How to add four arctangents efficiently

[mgamito]

I need to compute the addition of four arctangents:

\alpha = \arctan(x_1) + \arctan(x_2) + \arctan(x_3) + \arctan(x_4)

Rather than call four arctangent functions, I was thinking of using the arctangent addition formula:

\arctan(u) + \arctan(v) = \arctan(\frac{u + v}{1 - uv}) + \pi n, for some n \in N

I could invoke the above property three times and I would only have to call the arctan function once. My problem is how to keep track of the integer n throughout so that the result is correct.

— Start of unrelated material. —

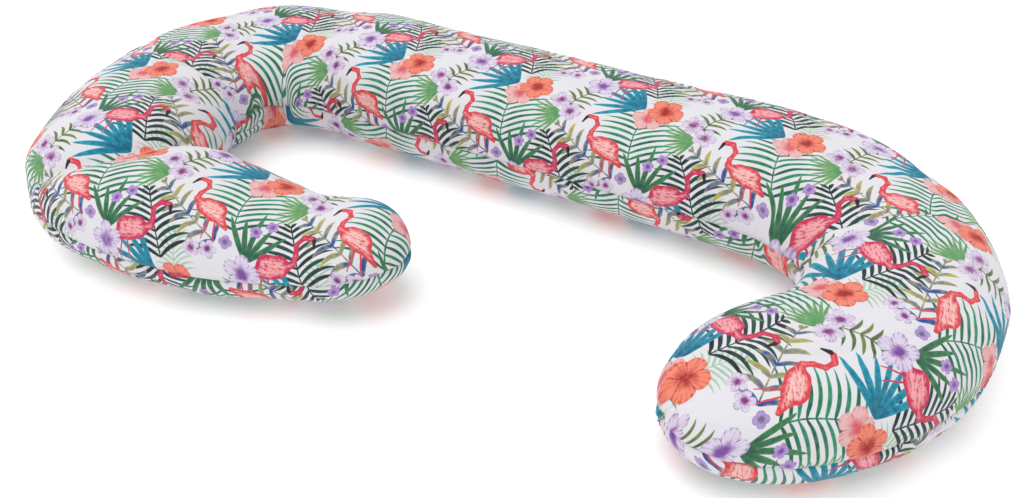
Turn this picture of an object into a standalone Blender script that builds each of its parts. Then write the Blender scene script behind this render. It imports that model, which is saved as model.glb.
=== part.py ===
"""Full-body nursing pillow: a stuffed C-shaped bolster in a loose, zipped and panelled cover.

Units are metres and +Z is up. The pillow lies on the floor with its long back along +X, the
outer side of the back towards +Y and both arms towards -Y. The origin is the centre of the
footprint on the floor. Every textile layer is an offset of one lofted skin, so the cover, the
casing inside it and the filling always fit each other with the same named clearances.
"""
import math

import bmesh
import bpy
from mathutils import Vector

# ---- driving dimensions: the spine, from the left arm's tip to the right arm's tip ----------
# each run is (length, turn in degrees, clockwise seen from above, number of loft steps)
LEFT_ARM = (0.330, 12.0, 6)
HOOK = (0.350, 97.0, 8)
LEFT_SIDE = (0.075, 4.0, 1)
BACK_LEFT_CORNER = (0.210, 75.0, 6)
BOW_LEFT = (0.110, 8.0, 2)
STRAIGHT_BACK = (0.580, 0.0, 6)
BOW_RIGHT = (0.120, 8.0, 2)
RIGHT_CORNER = (0.425, 121.0, 9)
RIGHT_ARM = (0.210, 9.0, 4)
SPINE = (LEFT_ARM, HOOK, LEFT_SIDE, BACK_LEFT_CORNER, BOW_LEFT, STRAIGHT_BACK, BOW_RIGHT,
         RIGHT_CORNER, RIGHT_ARM)
BEND_EASE = 0.060            # the length over which one run's curvature eases into the next

# ---- driving dimensions: the stuffed tube ------------------------------------------------------
BACK_HALF_WIDTH = 0.133      # along the straight back
LEFT_TIP_HALF_WIDTH = 0.144  # at the left arm's tip, before its rounding
LEFT_ARM_HALF_WIDTH = 0.102  # the slimmer middle of the left arm
HOOK_HALF_WIDTH = 0.126
LEFT_CORNER_HALF_WIDTH = 0.127
RIGHT_CORNER_HALF_WIDTH = 0.125
RIGHT_ARM_HALF_WIDTH = 0.116
RIGHT_TIP_HALF_WIDTH = 0.120
HOOK_FULLNESS = 0.024        # how far the hook's outer side swells past the round of the bend
HOOK_FULLNESS_AT = 0.40      # where it swells most, as a share of the hook's length
HOOK_FULLNESS_REACH = 0.070
HEIGHT_RATIO = 1.25          # tube height over its half width
SEAM_HEIGHT = 0.435          # height of the side seam as a share of the tube's height
LEFT_TIP_LENGTH = 0.260      # the length over which each arm's end closes
RIGHT_TIP_LENGTH = 0.240
LEFT_TIP_POWER = 1.3
RIGHT_TIP_POWER = 2.6
ROUNDNESS = 0.85             # 1 is an ellipse, less is a fuller section
FLOOR_CUT = 0.90             # share of the lower half that is left when the floor flattens it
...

My initial variables x_1 to x_4 are all positive so the result should be an angle 0 \leq \alpha < 2\pi. I suspect the answer lies in keeping track of the sign of the 1 - uv denominators and introducing some factor of \pi correction if they go negative.

I'll work this through the weekend but I thought I would post this here in case someone figured this out already.

Thank you,
manuel

 

[janhaa]

maybe this can help you

http://www.enotes.com/homework-help/evaluate-value-this-expression-arctan-1-3-arctan-1-251223

 

[Ray Vickson]

I need to compute the addition of four arctangents:

\alpha = \arctan(x_1) + \arctan(x_2) + \arctan(x_3) + \arctan(x_4)

Rather than call four arctangent functions, I was thinking of using the arctangent addition formula:

\arctan(u) + \arctan(v) = \arctan(\frac{u + v}{1 - uv}) + \pi n, for some n \in N

I could invoke the above property three times and I would only have to call the arctan function once. My problem is how to keep track of the integer n throughout so that the result is correct.

My initial variables x_1 to x_4 are all positive so the result should be an angle 0 \leq \alpha < 2\pi. I suspect the answer lies in keeping track of the sign of the 1 - uv denominators and introducing some factor of \pi correction if they go negative.

I'll work this through the weekend but I thought I would post this here in case someone figured this out already.

Thank you,
manuel

If $\arctan(x_1) + \arctan(x_2) = \arctan(y_1) + \pi n_1$ and $\arctan(x_3) + \arctan(x_4) = \arctan(y_2) + \pi n_2,$ we then have $\sum_{i=1}^4 \arctan(x_i) = \arctan(y_1) + \arctan(y_2) + \pi (n_1 + n_2),$ which has the form $\arctan(z) + \pi (n_1 + n_2 + n_3).$ Here,
z = \frac{y_1 + y_2}{1-y_1 y_2}.
We might as well just say that $n_1 + n_2 + n_3 = n,$ an integer.